The Boeing Co. is considering selling its 75-year-old manufacturing plant in Wichita, Kan., as part of a long-term shift to building aircraft but not all of their components, according to a published report.
/ Source: The Associated Press

The Boeing Co. is considering selling its 75-year-old manufacturing plant in Wichita, Kan., as part of a long-term shift to building aircraft but not all of their components, according to a published report.

Citing an internal strategic-planning document obtained from a company insider, The Seattle Times reported in Sunday editions that the timing of any sale was unclear and that no prospective buyers were named.

The Wichita plant, which employs about 12,400 people, houses the largest remaining segment of aircraft-component manufacturing within Boeing. Selling the facility would be the most dramatic move yet in the company's stated quest to reduce its airplane part manufacturing business.

Boeing Wichita's vice president and general manager, Jeff Turner, declined to comment to The Times. "I can neither confirm nor deny. I don't comment on mergers and acquisitions or divestitures."

Reached Sunday in Wichita, company spokesman Dick Ziegler, told The Associated Press, "In keeping with company policy, we absolutely don't comment on those types of stories."

Boeing executives have long weighed shifting the company's business model to focus more on creating the initial overall design of jets and handling only quick final assembly, rather than building the bulk of an airplane from start to finish.

The internal document indicates that Boeing's pieces of the aircraft-manufacturing process _ the beginning and the end _ are expected to be centered in Everett, Wash., where final assembly of the 7E7 Dreamliner is planned.

The document also confirms that Boeing one day anticipates closing its Renton, Wash., plant, although the timing is not stated.

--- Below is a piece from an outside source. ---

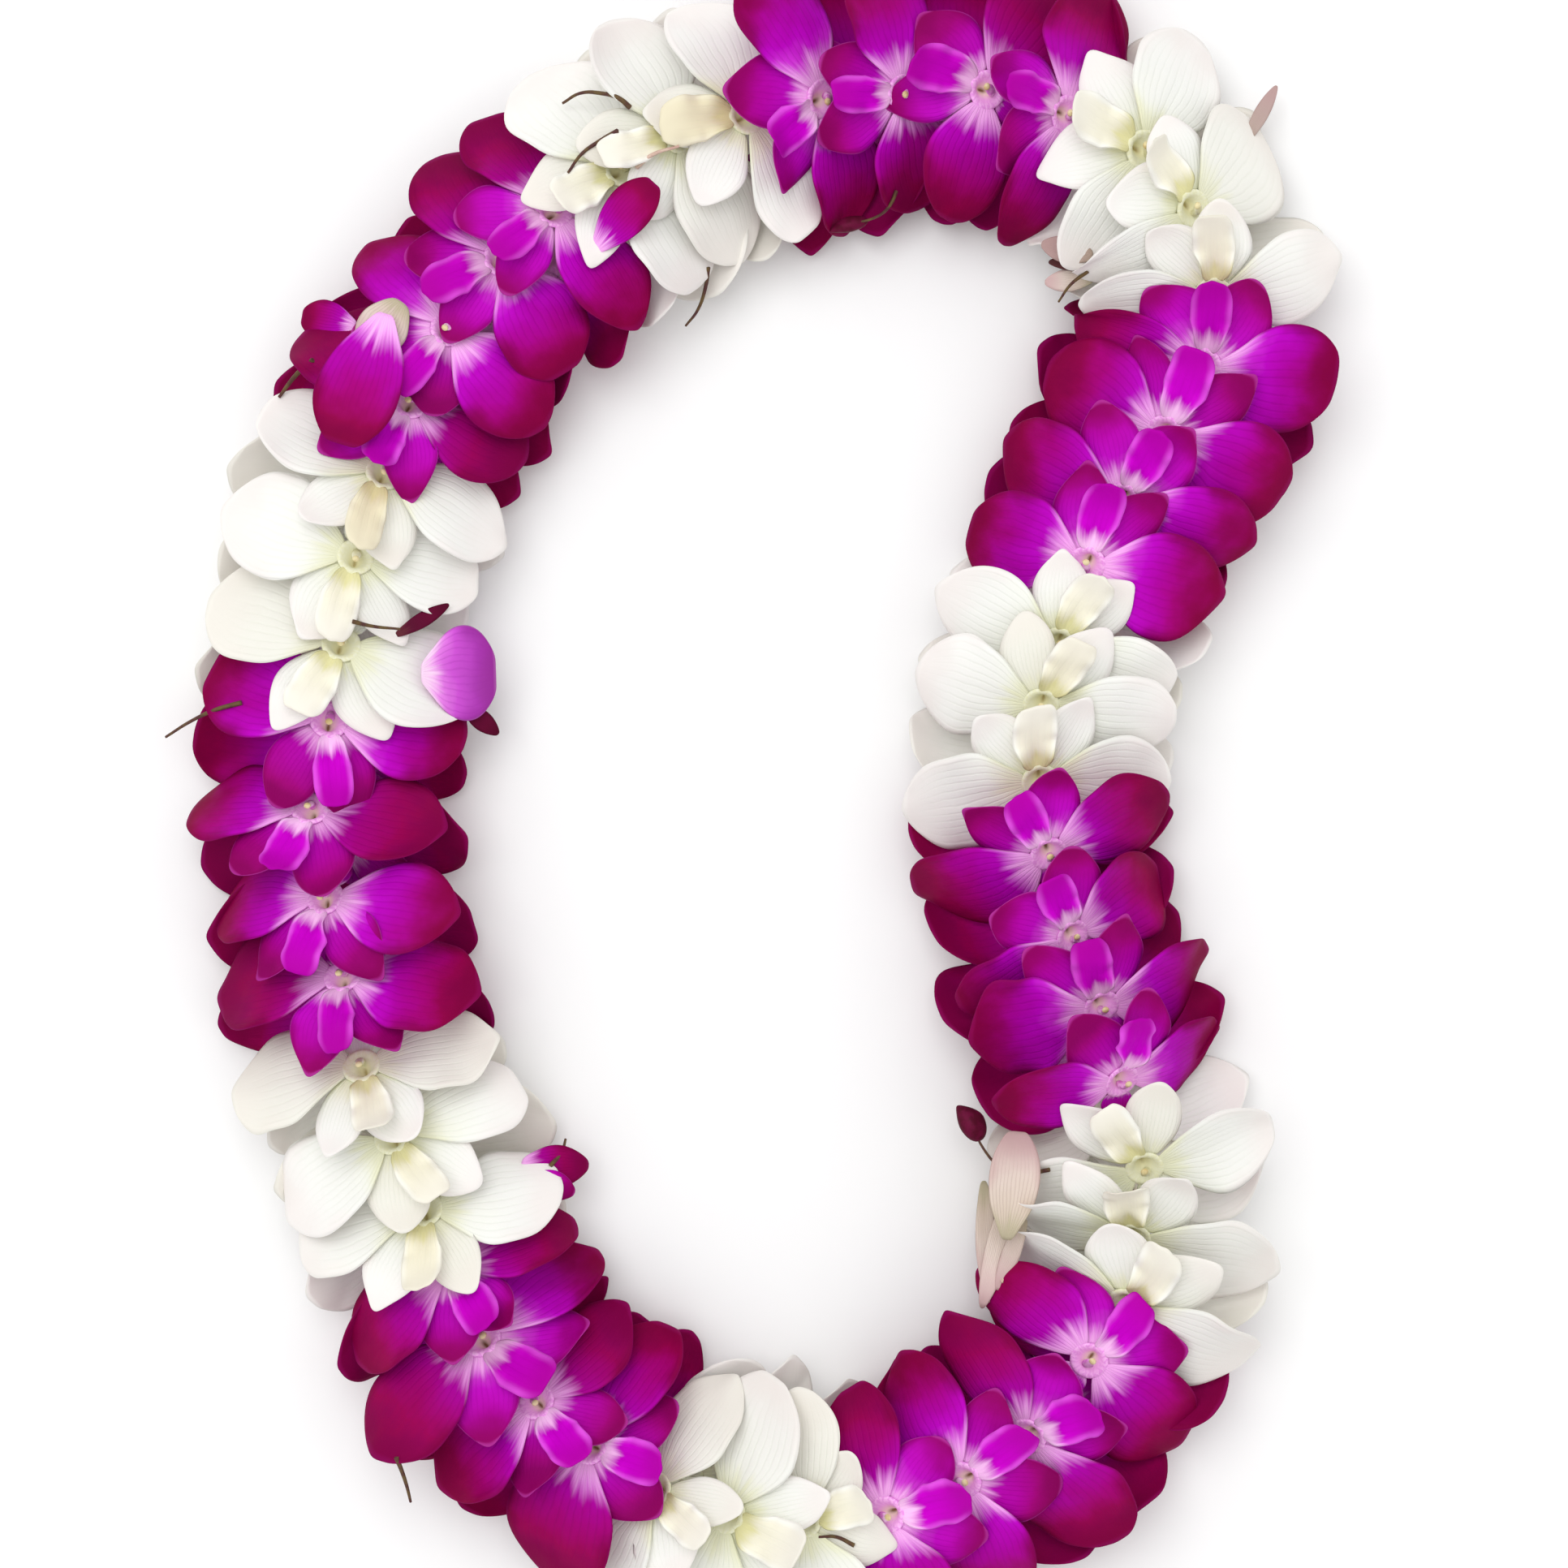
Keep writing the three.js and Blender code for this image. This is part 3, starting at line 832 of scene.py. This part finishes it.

Alan Mulally, CEO of Boeing Commercial Airplanes, has said that plant will continue producing airplanes until the 737 program ends, probably in 15 or 20 years.

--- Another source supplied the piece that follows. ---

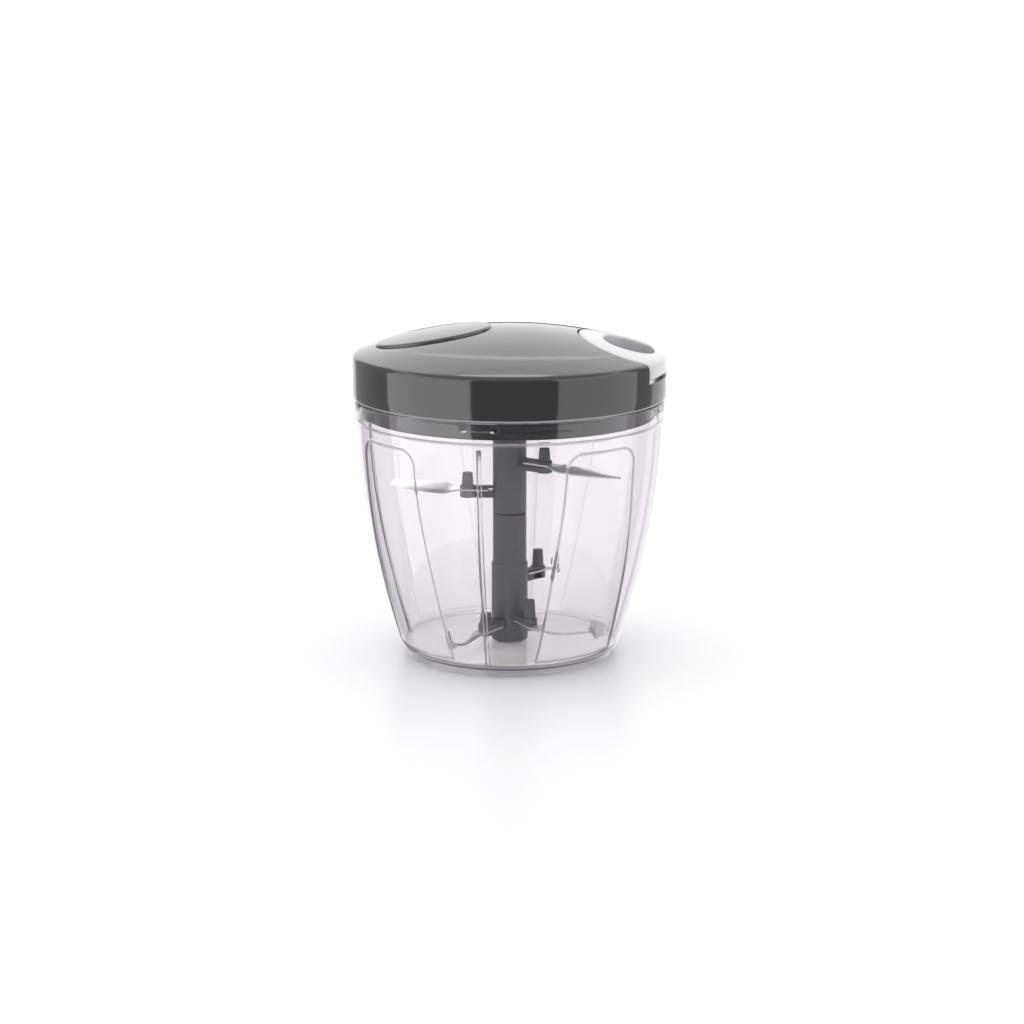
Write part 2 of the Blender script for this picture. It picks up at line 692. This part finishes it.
tree = LID_GREY.node_tree
shader = tree.nodes["Principled BSDF"]
place = add_node(tree, "TexCoord").outputs["Object"]
height = add_node(tree, "SeparateXYZ", {"Vector": place}).outputs["Z"]
rubbed = add_node(tree, "MapRange", {
    "Value": height, "From Min": RUBBED_FROM * MM, "From Max": RUBBED_TO * MM})
paler = add_node(tree, "MixRGB", {
    "Fac": rubbed.outputs["Result"],
    "Color1": shader.inputs["Base Color"].links[0].from_socket,
    "Color2": linear("#a2a2a3")})
tree.links.new(paler.outputs["Color"], shader.inputs["Base Color"])
print("grey ABS finishes", 3)

# %% [markdown]
# The lid's cover is a shallow dome on an upright band. The dome's height falls
# off with the radius by a power a little under 2, so it is flat in the middle.
# A small round joins it to the band. The handle's pocket is a half oval that
# runs out over the rim, and it is cut from the turned shell with a boolean,
# because its upright wall crosses the dome at every angle.

# %% Lid cover
LID_RADIUS = 67.0
LID_FOOT = 112.7
LID_WALL = 2.0
DOME_RADIUS = 66.0
DOME_EDGE = 131.1
DOME_RISE = 11.1
DOME_POWER = 1.93
DOME_FILLET = 2.6
# The handle's half oval: its middle and its length along X, and half its width
POCKET_MIDDLE = 52.5
POCKET_LENGTH = 23.3
POCKET_HALF = 33.2
POCKET_FLOOR = 122.8
POCKET_GAP = 0.5
TUB_WALL = 1.6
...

The Wichita facility is central to Boeing's commercial-jet manufacturing. The company makes fuselages for Boeing's 737 and 757 jets there, as well as engine casings for the 747, 757, 767 and 777, and the nose-and-cockpit section of every Boeing jet, except the 717.

In 2002, Boeing's Wichita payroll was about $1 billion, and the company did $193 million in business with local suppliers.

Last year, Wichita won a huge piece of future work on Boeing's proposed 7E7 jet, to supply an elongated nose-and-cockpit section for the 7E7.

Over the past two months, Boeing management has directed an extensive environmental survey of the Wichita site and a detailed valuation of its assets, The Times reported, citing unnamed company sources.

Turner insisted such surveys are common, but an employee who requested anonymity and who worked on the valuation analysis, said his manager told him that work was to prepare the site for sale.

"It's the buzz throughout the factory," Hoyt Hillman, a safety-and-environmental-health scientist who worked on the environmental survey, told the newspaper.